The design has a PHRF racing average handicap of 260 and a hull speed of 6.0 kn.

==Variants==
- Com-Pac 23
This model was introduced in 1978. It has a length overall of 22.75 ft, a waterline length of 20.17 ft, displaces 2900 lb and carries 1340 lb of ballast. The fresh water tank has a capacity of 5 u.s.gal.
- Com-Pac 23 Mk 2
This model was introduced in 1979. It has a length overall of 23.92 ft, a waterline length of 20.17 ft, displaces 3000 lb and carries 1340 lb of ballast. The fresh water tank has a capacity of 14 u.s.gal.
- Com-Pac 23 Mk 3
This model introduced in 1984 and carries a bowsprit. It has a length overall of 23.92 ft, a waterline length of 20.25 ft, displaces 3000 lb and carries 1340 lb of ballast. A Japanese Yanmar diesel engine of 9 hp was a factory option.
- Com-Pac 23 Mk 4 or 23/IV
This current productionmodel has a length overall of 23.92 ft, a beam of 8.0 ft and displaces 3000 lb.

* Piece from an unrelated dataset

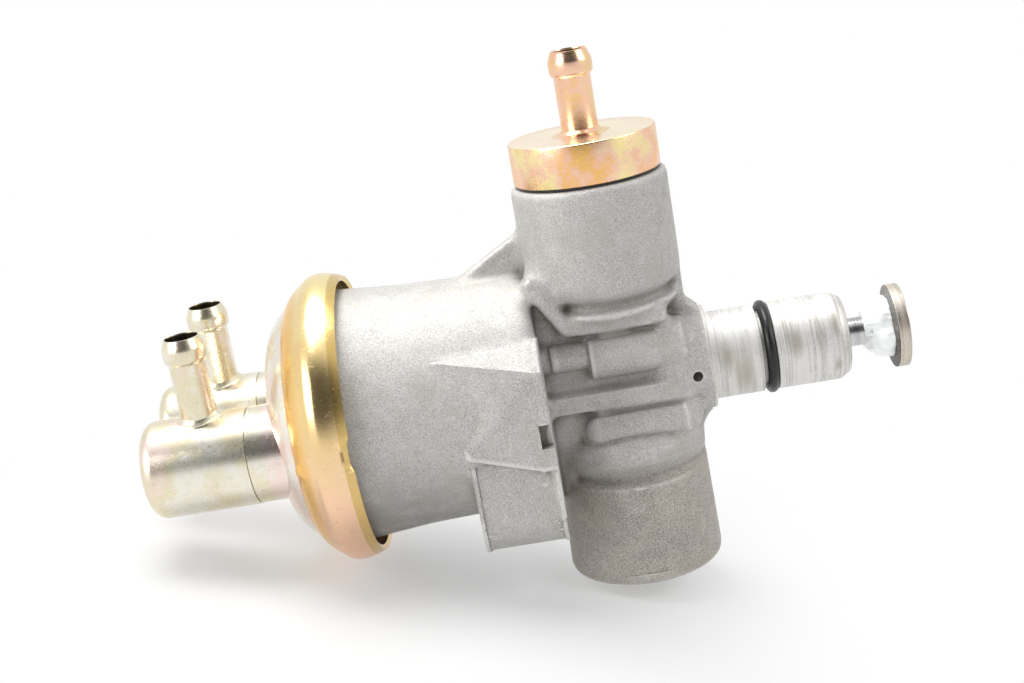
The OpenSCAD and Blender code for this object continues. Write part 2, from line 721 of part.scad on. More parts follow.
module diaphragm() {
    x1 = clamp_x - seat_gap;
    x0 = x1 - diaphragm_t;
    fold_r = (plate_r + drum_open_r - drum_wall + 1.4) / 2;
    half = 3.4;
    line = concat([[pull_r + seat_gap, x0], [fold_r - half - 1, x0]],
        [for (i = [1:7]) [fold_r - half * cos(180 * i / 8), x0 + fold_h * sin(180 * i / 8)]],
        [[fold_r + half + 1, x0], [diaphragm_r, x0]]);
    color([0.13, 0.12, 0.12]) turned_x(concat(line, turned([for (p = line) p + [0, diaphragm_t]])));
}

// Pressed plate with a rolled edge, on the side of the diaphragm that sign gives
module diaphragm_plate(x, sign) {
    turned_x([
        [pull_r + seat_gap, x], [plate_r - 2, x], [plate_r, x + sign * 1.2],
        [plate_r - 1.2, x + sign * (plate_t + 1)], [plate_r - 3, x + sign * plate_t],
        [pull_r + seat_gap, x + sign * plate_t]]);
}

module inner_plate() {
    color([0.72, 0.7, 0.62]) diaphragm_plate(clamp_x, 1);
}

module outer_plate() {
    color([0.72, 0.7, 0.62]) diaphragm_plate(clamp_x - diaphragm_t - 2 * seat_gap, -1);
}

module pull_rod_nut() {
    x1 = clamp_x - diaphragm_t - plate_t - 3 * seat_gap;
    color([0.62, 0.6, 0.55]) difference() {
        along_x(x1 - 4.5) cylinder(h = 4.5, r = 5.8, $fn = 6);
        bar_x(x1 - 5, x1 + eps, pull_r + seat_gap);
    }
}

module pull_rod() {
    head_x0 = piston_x0 + retainer_t + 0.6 + seat_gap;
    flange_x = clamp_x + plate_t + seat_gap;
    color([0.7, 0.7, 0.7]) {
        bar_x(clamp_x - diaphragm_t - plate_t - 6, head_x0 + pull_head_t, pull_r);
        bar_x(head_x0, head_x0 + pull_head_t, pocket_r - 0.2);
        bar_x(flange_x, flange_x + 2, pull_r + 3);
    }
}

module pull_rod_seal() {
    x0 = -drum_floor_back - boss_len;
    color([0.1, 0.1, 0.1]) tube_x(x0, x0 + pull_seal_t, pull_seal_r - seat_gap, pull_r + running);
}

module diaphragm_spring() {
    x0 = clamp_x + plate_t + seat_gap;
    x1 = -drum_floor_back - seat_gap;
    color([0.6, 0.6, 0.6]) along_x(x0) coil(drum_spring_r, drum_wire_d, x1 - x0, drum_turns, 24, 6);
}

module piston() {
    groove_x = piston_x0 + 5;
    color([0.72, 0.71, 0.68]) difference() {
        bar_x(piston_x0, piston_x1, piston_r);
        bar_x(piston_x0 - eps, piston_x0 + 10, pocket_r);
        bar_x(piston_x0 + 0.6 - seat_gap, piston_x0 + 0.6 + retainer_t + seat_gap, retainer_r + seat_gap);
        bar_x(piston_x1 - stub_len - 0.2, piston_x1 + eps, stub_r + seat_gap);
        tube_x(groove_x, groove_x + 2.2, piston_r + 1, piston_r - 1.8);
    }
}

module piston_ring() {
    section_r = 0.88;
    color([0.08, 0.08, 0.08]) along_x(piston_x0 + 6.1) rotate_extrude()
        translate([piston_r - 0.02 - section_r, 0]) circle(section_r, $fn = 24);
}

module piston_retainer() {
    x0 = piston_x0 + 0.6;
    color([0.6, 0.6, 0.6]) difference() {
        tube_x(x0, x0 + retainer_t, retainer_r, pull_r + 0.3);
        translate([x0 - eps, 0, -1]) cube([retainer_t + 1, 10, 2]);
    }
}

module push_rod() {
    color([0.74, 0.74, 0.74]) {
        bar_x(piston_x1 + seat_gap, disc_x0 - seat_gap, rod_r);
        bar_x(piston_x1 - stub_len, piston_x1 + 1, stub_r);
        bar_x(disc_x0 - 1, disc_x0 + 2, stub_r);
    }
}

module follower_disc() {
    color([0.66, 0.65, 0.63]) difference() {
        turned_x([
            [0, disc_x0], [disc_r - 0.4, disc_x0], [disc_r, disc_x0 + 0.4], [disc_r, disc_x0 + disc_t - 0.6],
            [disc_r - 0.6, disc_x0 + disc_t], [0, disc_x0 + disc_t]]);
        bar_x(disc_x0 - eps, disc_x0 + 2 + seat_gap, stub_r + seat_gap);
    }
}

module push_rod_seal() {
    x1 = nose_bore_floor - seat_gap;
    color([0.1, 0.1, 0.1]) difference() {
        tube_x(x1 - seal_t, x1, seal_r - seat_gap, rod_r + running);
        tube_x(x1 - 2.6, x1 + eps, seal_r - 1.4, rod_r + 0.9);
    }
}

module spring_seat() {
    x0 = nose_bore_floor + seat_gap;
    color([0.62, 0.62, 0.6]) tube_x(x0, x0 + spring_seat_t, nose_bore_r - 0.1, rod_r + 0.3);
}

module return_spring() {
    x0 = nose_bore_floor + spring_seat_t + 2 * seat_gap;
    x1 = spring_collar_x0 - seat_gap;
    mean_r = (rod_r + nose_bore_r) / 2 + 0.35;
    color([0.58, 0.58, 0.58]) along_x(x0) coil(mean_r, return_wire_d, x1 - x0, return_turns);
}

module spring_collar() {
    color([0.66, 0.66, 0.64])
        tube_x(spring_collar_x0, spring_collar_x1, nose_bore_r - 0.4, rod_r + seat_gap);
}

module guide_bush() {
    color([0.66, 0.53, 0.34])
        tube_x(bush_x0 + seat_gap, bush_x1 - seat_gap, nose_bore_r - seat_gap, rod_r + running);
}

module snap_ring() {
    x0 = bush_x1 + seat_gap;
    color([0.3, 0.3, 0.3]) difference() {
        tube_x(x0, x0 + snap_t, nose_bore_r + ring_groove_depth - 0.1, nose_bore_r - 1.6);
        translate([x0 - eps, -2, 0]) cube([snap_t + 1, 4, nose_bore_r + 2]);
    }
}

module nose_o_ring() {
    section_r = ring_section / 2;
    color([0.05, 0.05, 0.05]) along_x(groove_start + groove_w / 2) rotate_extrude()
        translate([nose_r + ring_proud + seat_gap - section_r, 0]) circle(section_r, $fn = 36);
}

// Soft dab of grease on the rod, against the disc
module assembly_grease() {
    x1 = disc_x0 - seat_gap;
    color([0.93, 0.93, 0.95]) difference() {
        union() {
            turned_x([
                [0, x1], [8.4, x1], [8.8, x1 - 1.2], [7.6, x1 - 3], [6.4, x1 - 5.4],
                [5.9, x1 - 7.4], [5, x1 - 8.2], [0, x1 - 8.4]]);
            translate([x1 - 3.4, -3.2, 4.6]) sphere(3.2);
            translate([x1 - 3.8, -4.6, -3.4]) sphere(3);
        }
        bar_x(x1 - 12, x1 + eps, rod_r + seat_gap);
    }
}

pump_body();
diaphragm_cover();
valve_can(-can_y, front_open_x);  // front_valve_can
can_nipple(-can_y);  // front_hose_nipple
valve_can(can_y, rear_open_x);  // rear_valve_can
can_nipple(can_y);  // rear_hose_nipple
top_cap();
top_hose_nipple();
cap_seal();
front_valve_seat();
front_valve_stem();
front_valve_disc();
front_valve_spring();
rear_valve_seat();
rear_valve_stem();
rear_valve_disc();
rear_valve_spring();
top_valve_seat();
top_valve_stem();
top_valve_disc();
top_valve_spring();
bottom_valve_seat();
bottom_valve_stem();
bottom_valve_disc();
bottom_valve_spring();
diaphragm();
inner_plate();
outer_plate();
pull_rod_nut();
pull_rod();
pull_rod_seal();
diaphragm_spring();
piston();
piston_ring();
piston_retainer();
push_rod();
push_rod_seal();
spring_seat();
return_spring();
spring_collar();
guide_bush();
snap_ring();
nose_o_ring();
follower_disc();
assembly_grease();
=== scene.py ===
"""A fuel pump lying on a white table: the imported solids, dressed, with detailed outer pieces."""

import logging
import math
from dataclasses import dataclass
from enum import Enum
from typing import Any, Iterable, Optional, Sequence, Union

import bmesh
import bpy
from mathutils import Matrix, Vector, noise
from mathutils.bvhtree import BVHTree


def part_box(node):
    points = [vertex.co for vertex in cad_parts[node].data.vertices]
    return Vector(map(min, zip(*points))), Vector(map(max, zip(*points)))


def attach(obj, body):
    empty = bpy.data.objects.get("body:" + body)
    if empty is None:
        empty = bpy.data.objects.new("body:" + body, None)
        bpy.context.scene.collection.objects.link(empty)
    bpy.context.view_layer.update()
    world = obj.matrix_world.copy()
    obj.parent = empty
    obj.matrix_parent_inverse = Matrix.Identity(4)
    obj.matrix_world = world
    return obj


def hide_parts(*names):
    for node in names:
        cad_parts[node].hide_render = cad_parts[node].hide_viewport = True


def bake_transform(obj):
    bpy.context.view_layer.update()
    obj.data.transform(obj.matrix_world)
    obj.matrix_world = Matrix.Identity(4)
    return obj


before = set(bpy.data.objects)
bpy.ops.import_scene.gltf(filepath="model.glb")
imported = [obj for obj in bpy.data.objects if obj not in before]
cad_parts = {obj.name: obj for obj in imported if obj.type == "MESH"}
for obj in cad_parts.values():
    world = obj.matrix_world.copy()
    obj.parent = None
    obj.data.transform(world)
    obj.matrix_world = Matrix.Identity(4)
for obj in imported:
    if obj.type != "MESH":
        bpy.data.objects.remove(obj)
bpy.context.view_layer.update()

MM = 0.001
LOG = logging.getLogger("pump")
Colour = tuple[float, float, float]
Point = tuple[float, float]
Number = Union[float, "Socket"]


# ---------------------------------------------------------------- shader graph


class Socket:
    """An output socket that takes part in Python expressions."""

    def __init__(self, graph: "Graph", link: bpy.types.NodeSocket) -> None:
        """Keeps the graph and its socket.

        Args:
            graph: the graph that new Math nodes go into.
            link: the wrapped output.
        """
        self.graph = graph
        self.link = link

    def _math(self, operation: str, first: Number, second: Number = 0.0) -> "Socket":
        """Adds a Math node.

        Args:
            operation: the node's operation.
            first: the first operand.
            second: the second operand.

        Returns:
            The node's value.
        """
        return self.graph.add("ShaderNodeMath", {"operation": operation}, {0: first, 1: second})

    def __add__(self, other: Number) -> "Socket":
        """Self plus other."""
        return self._math("ADD", self, other)

    def __radd__(self, other: Number) -> "Socket":
        """Other plus self."""
        return self._math("ADD", other, self)

    def __sub__(self, other: Number) -> "Socket":
        """Self minus other."""
        return self._math("SUBTRACT", self, other)

    def __rsub__(self, other: Number) -> "Socket":
        """Other minus self."""
        return self._math("SUBTRACT", other, self)

    def __mul__(self, other: Number) -> "Socket":
        """Self times other."""
        return self._math("MULTIPLY", self, other)

    def __rmul__(self, other: Number) -> "Socket":
        """Other times self."""
        return self._math("MULTIPLY", other, self)

    def __truediv__(self, other: Number) -> "Socket":
        """Self divided by other."""
        return self._math("DIVIDE", self, other)

    def __pow__(self, other: Number) -> "Socket":
        """Self to the power of other."""
        return self._math("POWER", self, other)

    def root(self) -> "Socket":
        """The square root."""
        return self._math("SQRT", self)

    def size(self) -> "Socket":
        """The value without its sign."""
        return self._math("ABSOLUTE", self)

    def larger(self, other: Number) -> "Socket":
        """The larger of the two values."""
        return self._math("MAXIMUM", self, other)

    def step(self, low: float, high: float) -> "Socket":
        """A smooth step.

        Args:
            low: the value where the step is 0.
            high: the value where the step is 1.

        Returns:
            0 to 1.
        """
        return self.graph.add(
            "ShaderNodeMapRange",
            {"interpolation_type": "SMOOTHSTEP", "clamp": True},
            {"Value": self, "From Min": low, "From Max": high, "To Min": 0.0, "To Max": 1.0},
        )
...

The keel and rudder both use a NACA airfoil low drag-high lift design.
- Com-Pac 23 Pilothouse
This model was introduced in 2011 and features a pilothouse from which the boat can be steered by a wheel in inclement weather. It has a length overall of 23.92 ft, a waterline length of 20.16 ft, displaces 3500 lb and carries 1340 lb of ballast.

==Operational history==
In a 2008 review in Sailing Magazine, John Kretschmer wrote, "although the Com-Pac 23 is a very practical boat, its wide appeal comes from its traditional appearance. The sheerline sweeps aft from the short bowsprit before bending up again just before the transom-hung rudder. The box cabintrunk, with round or oval bronze ports, flows naturally into the deck lines. From a distance the boat looks bigger than 23 feet. There is a shallow forefoot and a long, shoal keel with a draft of just 2 feet, 3 inches. Any more draft would make it difficult to launch on many ramps."

In a 2010 review Steve Henkel wrote, "the Com-Pac 23 ... is now in its fourth iteration (called Mk IV). Along the way various changes have included a bowsprit which moved the sail area center of effort forward, reducing weather helm), a small increase in ballast weight, an on-deck anchor locker, improvements in hardware including a switch from round ports to rectangular ones, a PVC rubrail with stainless steel striker plate, a foil rudder blade in place of one made of flat plate, an optional 9 hp Yanmar inboard diesel engine, and others. (The company included the new bowsprit in the boat’s length, changing it from 22' 9" to 23' 11"; we use LOD, not LOA, as a measure of length, so we exclude the bowsprit.) Best features: The finish is above average, with lots of teak below and a teak-and-holly sole, Worst features: The draft of the Com-Pac 23 at only 2' 3", with no centerboard, limits the boat's ability to sail close to the wind."

In a 2012 boats.com review of the Pilothouse model, Zuzana Prochazka wrote, "'cute as a button' is one way to describe Com-Pac Yachts’ 23-foot pilothouse sloop, but the emphasis on the diminutive is misleading because the CP 23 PH is much more than just loveable and small. It’s actually an innovative and serious trailerable cruiser, enhancing Com-Pac’s reputation for building tough boats with well-thought-out details."